Each one is packed from first word to last full-stop with story - I read them really quickly and often realised I’d forgotten what time of day it was when I finished one and looked around.
There are parenting scenes I related to strongly - the subjectivity of a real-life mother is kind of perfectly exaggerated using the magical happenings to show the dynamics of real-life with more clarity - and I laughed so much. It was such a joy to laugh with the author at the patriarchy. For example in ‘Underbelly’ where a father has to give his permission for his child to be born through the vagina. So I’d love to share this book with new mums because the shortness of the stories would make it possible to read with a sleep-deprived brain, and the author is so generous with the huge amount of comforting insights squeezed into the already jam-packed stories.
I loved ‘the moon never really fades’ because it encompassed so so so much postnatal experience in just 2 pages. ‘Nancy’ was just beautiful - I can’t even describe that - it’s just beautiful. ‘Becoming’ is like a shorter more poetic version of Nightbitch. But my favourite is ‘you can’t kill it because it’s already dead’ - a one page sentence that says a thousand things and makes you laugh and it just felt so good laughing at myself with someone there with me.
I often struggle to read short story collections, and yet my favourite authors keep releasing them, or I find a collection based on a theme that intrigues me - and that’s what this was.
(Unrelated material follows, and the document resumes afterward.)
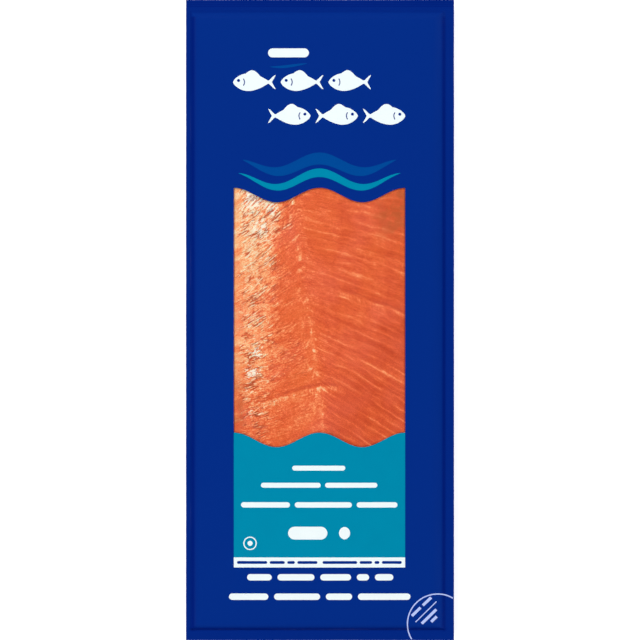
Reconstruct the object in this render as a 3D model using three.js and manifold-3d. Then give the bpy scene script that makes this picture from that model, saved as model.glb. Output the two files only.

With the description of “gardens, relationships and imaginations run wild”, how could I not be interested?! And interested, I was.
My favourite in the collection were the title story; I Wanted To Be Close To You, which is made up of just four short paragraphs about loss, desperation, stunning descriptive language about how it feels to make contact with the earth and, ultimately, death.
Other favourites included; All That Glitters, The Sanctuary, You Can’t Kill It Because It’s Already Dead, Puff, First Time At The Allotment and Becoming.
I rated all of these stories individually, and they had an average of 3.45 stars - so let’s call it 3.5 and I’ll round it up to 4 on here, because I’m feeling generous!